What, if anything, has writing taught you that carries over into other aspects of your life? Are there any habits or routines you keep as a writer that support your life in general? In what way does writing impact your wellbeing?
You know, I think this works the other way around for me. Like, in my everyday life, the way I process things is to talk them through, to follow various paths to see what they teach me, to learn what I do and don’t know. I can sometimes think I’m supposed to know what I’m going to write when I sit down to write. I think I’m supposed to know what the essay or story is about. But the best work comes when I follow the trail into nooks and crannies, when I go down all those rabbit holes, and end up writing about something different than what I originally planned Monday, March 18, 2019. I surprise myself and, more importantly, I almost always land in a place of greater empathy.
What creative inputs light you up these days--books, films, anything really?

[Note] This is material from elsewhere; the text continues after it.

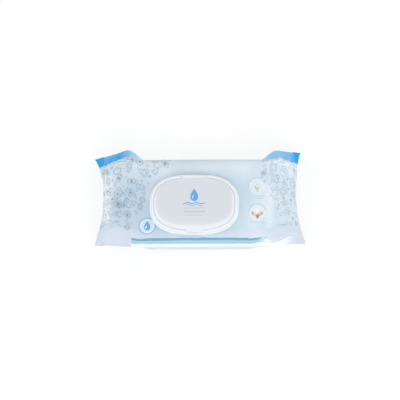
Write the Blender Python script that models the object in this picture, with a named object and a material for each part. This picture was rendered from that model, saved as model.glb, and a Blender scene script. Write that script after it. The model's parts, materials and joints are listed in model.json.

This is going to sounds really morbid—but considering everything we‘re talking about, I guess that shouldn’t come as a huge surprise!—but an artist’s death always gets me thinking about what they brought to their work. Like, when Prince died, I was really struck by how his body and his art were so entwined. Or how Carrie Fisher just put her mental illness and addiction out there. Or how David Bowie didn’t let himself get boxed in. Also, last year I read Karen Karbo’s book In Praise of Difficult Women and the theme running through all the successful women she wrote about is that they didn’t let anyone else—but especially the patriarchy—dictate how they were going to do things. What all these people has is common—from Prince to Coco Chanel—is having the courage to take chances and say “fuck you” to anyone who says they can’t do it.